The remnants of the hurricane came through, beginning about mid-afternoon yesterday. We’re still under low sheet clouds. The rains tapered off late last night. Heavy at times, but mostly a very fine consistent rain, more East Coast style, than our dramatic alpha-and-omega style Western thunderstorms. Comcast seemed to have been knocked out last evening for a few hours, just after the heaviest rains. The garden’s happy ... I don’t have to water it, so I’m happy too.
Viewing
EarthFirst:
The Impossible Task of Cutting Plastic Out of Your Life. Be sure not to miss, in the sidebar, the dude trying to hit a golf ball from the top of a mountain. Priceless.
Huffington Post:
Leaked McCain Memo: Paint Obama As A “Job Killing Machine”. We’re already hearing some of this rhetoric on the airwaves here in the west. Our economy out here was buzzing along, until 2000. Been an uphill climb since.
Using
Eduardo’s here.
Big dark clouds forming overhead. Looks like it’s raining over in west/southwest Santa Fe.

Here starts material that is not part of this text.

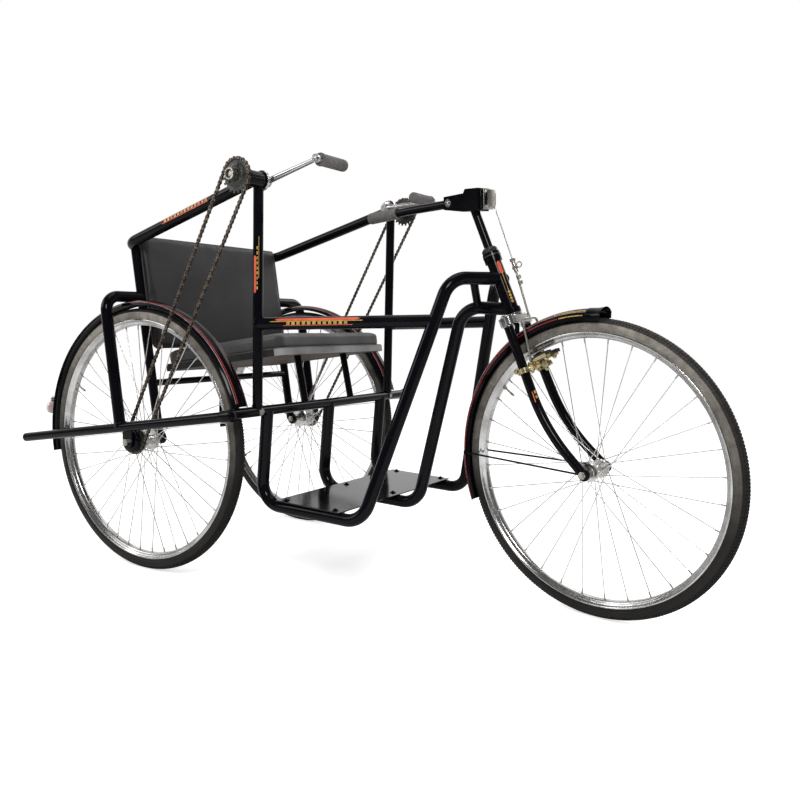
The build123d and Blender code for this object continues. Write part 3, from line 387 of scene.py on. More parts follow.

The media seems more interested in tire gauges too,
but Mr Obama calls it right ... ”pride in ignorance.”
Later: Time, The Tire-Gauge Solution: No Joke. “The real problem with the attacks on his tire-gauge plan is that efforts to improve conservation and efficiency happen to be the best approaches to dealing with the energy crisis — the cheapest, cleanest, quickest and easiest ways to ease our addiction to oil, reduce our pain at the pump and address global warming.”
The New York Observer:
The Little Bookstore That Could, and Will: McNally Robinson—soon to be McNally Jackson—has great books, intelligent staff and turns a profit. What is Sarah McNally doing right? “So take the business section and instead of having it sprawling over an entire wall, a total mess and you don’t know what’s good and what’s bad, actually focus on the books that people want and have wanted for years, and focus on the books that are new that are actually good.”
LA Times:
Violent films viewed by millions of children, study finds. “It’s quite striking that 10-year-olds are watching these movies ... [sip] ... Ten years old isn’t that far away from believing in Santa Claus.” Hell of a way to grow up, in such a compressed timeframe.
NY Times Op-Ed Columnist:
Collins, The Energy Drill. “Through constant repetition, he’s trying to fool the public into believing their gas prices will come down in the foreseeable future if more coastal areas are opened to drilling. And nobody really believes that, including John McCain. Bad candidate.”
NY Times Editorial:
Guilty as Ordered. “Stain”, at the least.
NY Times Science:
Why Not Test the Phaistos Disc? Like the Shroud of Turin, eventually tests will be done. Just a matter of time.
SF New Mexican:
Old St. Vincent Hospital: Preserving the ‘historic fabric’. I just walked by and read the big yellow ‘public notice’ sign the other day. Repairs should be starting soon.
CNN Politics:
Gingrich challenges Democrats on oil drilling. Crawl back under your rock, oh amphibious one. Your previous shutdowns didn’t give us a balanced budget, this stagecraft won’t give us cheap oil. We know better, and we know who caused the current situation. You Republicans think you’ve got traction, when all you’re really doing is fingernail-scrabbling for relevance.